Because Hernandez-Marchante was not entitled to asylum, he necessarily cannot establish that he was entitled to withholding of removal, which requires a higher standard of proof. See Chen v. Gonzales, 470 F.3d 1131, 1135, 1138 (5th Cir. 2006). In addition, an alien seeking relief under the CAT must satisfy a rigorous standard because he must provide proof of torture and not merely persecution. Id. at 1139. The incidents and threats Hernandez-Marchante described did not rise to the level of torture. See 8 C.F.R. § 208.18(a)(1) (defining torture as "any act by which severe pain or suffering, whether physical or mental, is intentionally inflicted on a person... by or at the instigation of or with the consent or acquiescence of a public official or other person acting in an official capacity."); § 208.18(a)(2) ("Torture is an extreme form of cruel and inhuman treatment and does not include lesser forms of cruel, inhuman[,] or degrading treatment or punishment that do not amount to torture."). Furthermore, Hernandez-Marchante cannot establish that any torture would involve "sufficient state action." Tamara-Gomez v. Gonzales, 447 F.3d 343, 350-51 (5th Cir. 2006).

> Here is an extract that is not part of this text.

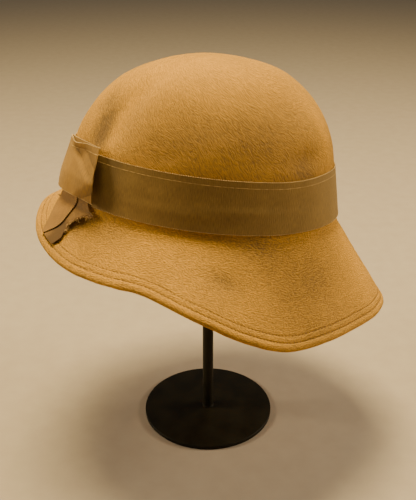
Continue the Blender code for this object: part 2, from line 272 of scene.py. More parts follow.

We are precluded from reviewing Hernandez-Marchante's assertion that the IJ should have granted humanitarian asylum because he did not raise this specific argument before the BIA and, thus, failed to exhaust his administrative remedies. See 8 U.S.C. § 1252(d)(1); Kane v. Holder, 581 F.3d 231, 237 (5th Cir. 2009). The evidence does not compel a conclusion contrary to the BIA's determination that Hernandez-Marchante did not qualify for asylum, withholding of removal, or protection under the CAT. See Chen, 470 F.3d at 1134.
Accordingly, the petition for review is DENIED, in part, and DISMISSED, in part.
Pursuant to 5TH CIRCUIT RULE 47.5, the court has determined that this opinion should not be published and is not precedent except under the limited circumstances set forth in 5TH CIRCUIT RULE 47.5.4.